Vox populi, vox Dei. Il reste que de telles “canonisations sauvages” posent un problème aux théologiens. Nous sommes tous conscients que “l’Esprit souffle où Il veut” et n’est pas entravé par les frontières ecclésiastiques, que “l’Eglise invisible” dépasse peut-être l’Eglise visiblement structurée. Cependant, comment accueillir et accompagner une reconnaissance de sainteté qui contredit les critères canoniques ? Pour nous en tenir à ces dernières années, Itzakh Rabin est juif, Diana anglicane et mère Térésa catholique romaine. Autant dire qu’il y a peu de chances de les voir figurer un jour au synaxaire orthodoxe. Depuis les débuts du mouvement œcuménique, de nombreux orthodoxes vénèrent en privé saint François d’Assise ou la petite Thérèse et des catholiques romains de plus en plus nombreux se tournent vers saint Seraphim de Sarov ou saint Silouane de l’Athos. Et ce ne sont là que les exemples les plus criants. Une façon d’éluder le problème consiste à dire que la fête de la Toussaint permet de célébrer les saints inconnus ou impossibles à reconnaître. Elle a tout de même l’inconvénient de l’anonymat. Fêter ensemble les saints dont on ignore tout, jusqu’au nom, est une chose ; fondre dans cette foule lumineuse les saints connus et nommés engendrés dans des Eglises hérétiques ou schismatiques en est une autre. La relation aux saints est une réalité vivante, sinon elle n’aurait pas plus de sens ni d’impact que les listes des monuments aux morts ou d'anciens élèves des grandes écoles, qui n’intéressent personne. Or, de plus en plus, la reconnaissance spontanée des saints présents ou passés transcende les divisions non seulement des Eglises chrétiennes mais des diverses religions. C’est là un phénomène nouveau, qui n’a pas de répondant historique à ma connaissance. Quelque chose émerge dans l’humanité, comme une conscience encore obscure ou embryonnaire de la communion des saints. Nous pourrions y voir le signe encore ténu d’une maturation spirituelle de l’humanité, une étape franchie à l’intérieur de la nature humaine. Si c’est le cas, il s’agit d’un signe d’espérance fort. Il signifie que le mystère du salut commence à se manifester de manière visible dans toute l’humanité. Immense confirmation de notre foi.

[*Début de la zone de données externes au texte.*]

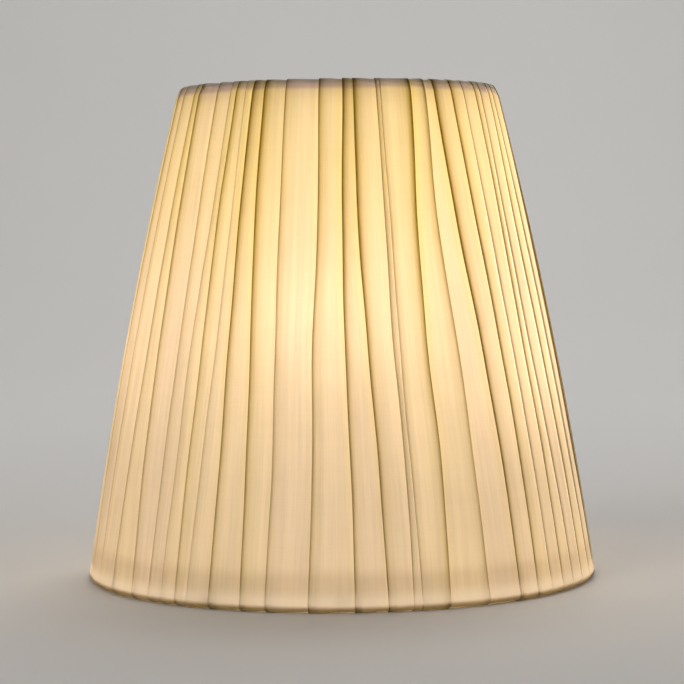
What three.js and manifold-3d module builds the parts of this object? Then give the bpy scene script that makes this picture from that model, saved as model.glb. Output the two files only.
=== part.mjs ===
// A lined, pleated lamp shade in its own frame: millimetres, +Z up, origin at the centre of the
// bottom rim's plane. A welded wire frame (two rings, bowed ribs and a three-armed fitter) carries a
// pleated cover, sewn from panels that join under a pleat, and a plain two-piece lining. A plastic
// reducer drops into the fitter.
import * as THREE from "three";
import { mergeVertices } from "three/addons/utils/BufferGeometryUtils.js";
import Module from "manifold-3d";

// ---- driving dimensions ----
const HEIGHT = 250; // over both rims
const BOTTOM_RADIUS = 130; // over the pleats at the bottom rim
const SHOULDER_RADIUS = 83; // over the pleats just under the top rim
const SHOULDER_HEIGHT = 244;
const BOW = 3; // how far the side stands out from a straight cone at mid height

const RING_WIRE = 3.2; // wire diameters
const RIB_WIRE = 2.4;
const ARM_WIRE = 3;
const TOP_RING_RADIUS = 78.4; // to the wire's centre
const BOTTOM_ROLL = 3.6; // radius of the pleats' roll round the bottom ring
const TOP_ROLL = 2.6; // radius of their roll round the top ring

const COVER_THICKNESS = 2.6; // of the folded pleats
const ROLL_RUN = 8; // height in which the bottom roll runs out into the side
const SHOULDER_RUN = 2; // how far below the shoulder the cover's inner face starts to roll over
const CLOTH = 0.6; // lining
const TAPE = 0.8; // edge tapes
const TAPE_WIDTH = 10;
const LINING_HEM = 7; // height of the lining's lower edge
const TAPE_TURN = 1; // how far below the top rim the top tape's edge is
const GAP = 0.35; // clearance between pieces that touch

const RIBS = 6;
const FIRST_RIB = 30; // degrees from +X
const ARMS = 3;
const COVER_PANELS = 5;
const LINING_PANELS = 2;
const FIRST_JOIN = 216; // degrees from +X to the first join in the cover
const LINING_SEAM = 15; // degrees from +X to the lining's first seam
const PANEL_GAP = 0.25; // degrees between neighbouring panels

const ARM_FOOT = 12; // straight run of an arm at the bottom ring
const ARM_RISE = 22; // how far in an arm's crank reaches its full height
const ARM_BEND = 7; // length of each side of a bend
const FITTER_HEIGHT = 25; // underside of the fitter ring above the bottom rim
const FITTER_PLATE = 1.5;
const FITTER_HOLE = 42; // diameters
const FITTER_OUTSIDE = 57;

const ADAPTER_HOLE = 29;
const ADAPTER_FLANGE = 49;
const FLANGE_PLATE = 1.4;
const COLLAR_DEPTH = 4.2;
const COLLAR_WALL = 1.6;
const COLLAR_SLOTS = 6; // they let the collar spring
const SLOT_WIDTH = 7;
const FIRST_SLOT = 30; // degrees from +X
const SLOT_START = 1; // from the boss's outer wall to the slots

const AROUND = 60; // facets round a full turn
const RING_FACETS = 8; // facets round the wire of a ring
const rad = THREE.MathUtils.degToRad;

// ---- places worked out from them ----
const ringWire = RING_WIRE / 2;
const bottomRing = new THREE.Vector2(BOTTOM_RADIUS - BOTTOM_ROLL, BOTTOM_ROLL);
const topRing = new THREE.Vector2(TOP_RING_RADIUS, HEIGHT - TOP_ROLL);
const hemRadius = bottomRing.x - ringWire - GAP;
const ribInset = COVER_THICKNESS + GAP + RIB_WIRE / 2;
const liningInset = ribInset + RIB_WIRE / 2 + GAP;
const tapeInset = liningInset + CLOTH + GAP;
const fitterTop = FITTER_HEIGHT + FITTER_PLATE;

// Outer radius of the cover at a height: a straight cone plus a shallow bow.
function sideRadius(z) {
  const t = (z - BOTTOM_ROLL) / (SHOULDER_HEIGHT - BOTTOM_ROLL);
  return THREE.MathUtils.lerp(BOTTOM_RADIUS, SHOULDER_RADIUS, t) + 4 * BOW * t * (1 - t);
}

// Points up or down the side, set in from the cover's outer face.
function sideLine(inset, from, to, steps) {
  return Array.from({ length: steps + 1 }, (_, i) => {
    const z = THREE.MathUtils.lerp(from, to, i / steps);
    return new THREE.Vector2(sideRadius(z) - inset, z);
  });
}

// Points on an arc of a profile, angles in degrees.
function arc(centre, radius, from, to, steps) {
  return Array.from({ length: steps + 1 }, (_, i) => {
    const a = rad(THREE.MathUtils.lerp(from, to, i / steps));
    return new THREE.Vector2(centre.x + radius * Math.cos(a), centre.y + radius * Math.sin(a));
  });
}

// ---- shape helpers ----
// A (radius, height) profile, drawn counterclockwise, turned through part of a circle and capped
// at both ends.
function turnedSector(profile, startDegrees, degrees, steps) {
  const n = profile.length;
  const positions = [];
  for (let i = 0; i <= steps; i++) {
    const a = rad(startDegrees + (degrees * i) / steps);
    for (const p of profile) {
      positions.push(p.x * Math.cos(a), p.x * Math.sin(a), p.y);
    }
  }
  const index = [];
  for (let i = 0; i < steps; i++) {
    for (let j = 0; j < n; j++) {
      const a = i * n + j;
      const b = i * n + ((j + 1) % n);
      index.push(a, a + n, b, b, a + n, b + n);
    }
  }
  const last = steps * n;
  for (const [a, b, c] of THREE.ShapeUtils.triangulateShape(profile, [])) {
    index.push(a, b, c, last + c, last + b, last + a);
  }
  const geometry = new THREE.BufferGeometry();
  geometry.setAttribute("position", new THREE.Float32BufferAttribute(positions, 3));
  geometry.setIndex(index);
  geometry.computeVertexNormals();
  return geometry;
}

// A profile that closes on itself, turned through the full circle about +Z.
function turnedRing(profile) {
  return new THREE.LatheGeometry([...profile, profile[0]], AROUND).rotateX(Math.PI / 2);
}

// Round wire along a curve.
function wire(curve, diameter, steps) {
  const section = new THREE.Shape().absarc(0, 0, diameter / 2, 0, 2 * Math.PI);
  return new THREE.ExtrudeGeometry(section, {
    extrudePath: curve,
    steps,
    curveSegments: 4,
    bevelEnabled: false,
  });
}

const wasm = await Module();
wasm.setup();

function solidOf(geometry) {
  const bare = geometry.clone();
  bare.deleteAttribute("normal");
  bare.deleteAttribute("uv");
  const merged = mergeVertices(bare);
  return new wasm.Manifold(
    new wasm.Mesh({
      numProp: 3,
      vertProperties: merged.attributes.position.array,
      triVerts: new Uint32Array(merged.index.array),
    }),
  );
}

function geometryOf(solid) {
  const mesh = solid.getMesh();
  const geometry = new THREE.BufferGeometry();
  geometry.setAttribute("position", new THREE.BufferAttribute(mesh.vertProperties, 3));
  geometry.setIndex(new THREE.BufferAttribute(mesh.triVerts, 1));
  geometry.computeVertexNormals();
  return geometry;
}

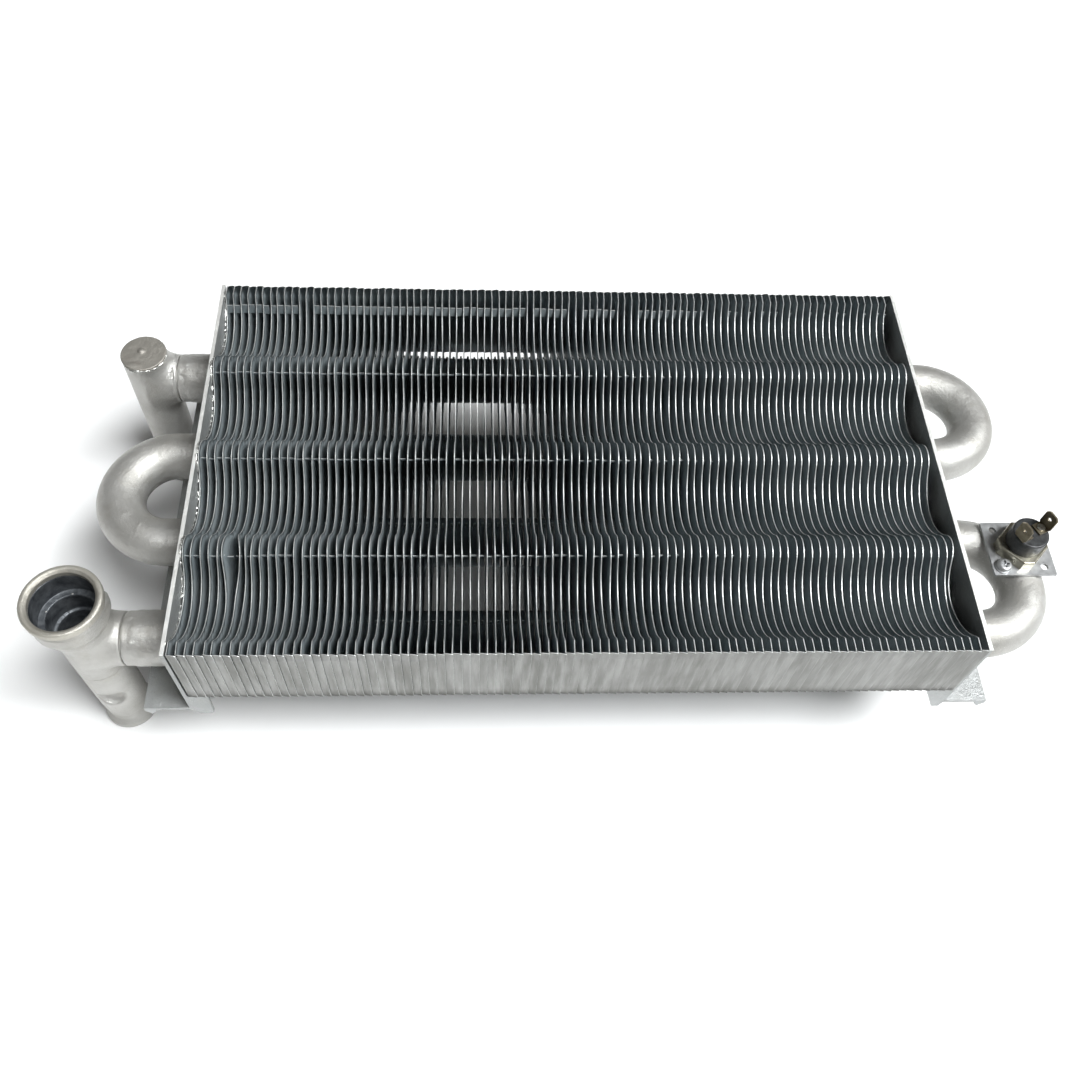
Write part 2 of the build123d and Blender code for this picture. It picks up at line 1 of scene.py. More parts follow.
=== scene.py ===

Comment l’accueillir sans pour autant faire de l’œcuménisme bâclé, sans tomber dans un syncrétisme où se perdrait le trésor sans prix de la théologie ? Nous savons tous aussi, même si parfois la courtoisie nous empêche de le dire crûment, qu’une erreur théologique durable entraîne pour l’humanité des souffrances sans nombre et des impasses existentielles. Les exemples historiques ne manquent pas, qu’il est souvent paradoxalement plus facile aux historiens agnostiques d’analyser : ils n’ont pas à craindre de fâcher tels ou tels “frères ennemis”. Pour nous borner aux faits qui servent de référence dans tous les ouvrages universitaires, on connaît depuis Weber le rôle du biblisme protestant dans la genèse du libéralisme économique et celui du pessimisme puritain dans la manière dont les USA conduisent leurs guerres. On sait aussi comment l’ecclésiologie romaine a favorisé une rupture entre science et foi dont on ne trouve pas trace en Russie orthodoxe avant la révolution d’octobre. Il serait donc criminel d’abandonner l’exigence dans la recherche de vérité. Mais cette exigence même nous demande d’être attentifs à ce qui traverse et travaille l’humanité, aux évolutions profondes, aux émergences qui renouvellent l’homme autant qu’aux gouffres ouverts sous ses pas.
Sans les pesanteurs des politiques ecclésiastiques (qui valent mieux, à tout prendre, comme mode relationnel que les combats de moines armés de pioches et de barres à mine des Ve-VIe siècles), l’accueil des saints reconnus par la vox populi mais ne répondant pas aux critères canoniques de confession de foi orthodoxe serait assez simple. Il suffirait de créer une troisième liste en plus de l’obituaire où sont nommés les défunts ordinaires pour qui nous prions régulièrement et du sanctoral, quitte à tâtonner un peu avant de trouver l’expression liturgique la plus juste. Il ne s’agirait pas de “degrés” ou de “semi-sainteté”, et surtout pas d’introduire subrepticement quelque équivalent amélioré du purgatoire, mais simplement de reconnaître que l’Esprit a soufflé là, inspiré et habité telle personne hors de nos murs, même si nous ne comprenons pas pourquoi. La première Eglise qui se risquerait à l’instituer pourrait bien déclencher le tollé des autres. La lenteur dans les évolutions est peut-être le prix à payer pour des relations plus courtoises et diplomatiques, elles aussi demandées par la vox populi. Il reste à espérer que ces lenteurs n’en viendront pas à paralyser l’esprit prophétique, sinon nous risquerions de vérifier expérimentalement la phrase terrible que le père François Brune lançait à l’Eglise romaine : “Si Dieu ne peut plus passer par son Eglise, Il passe à côté ou par dessus, mais Il passe.”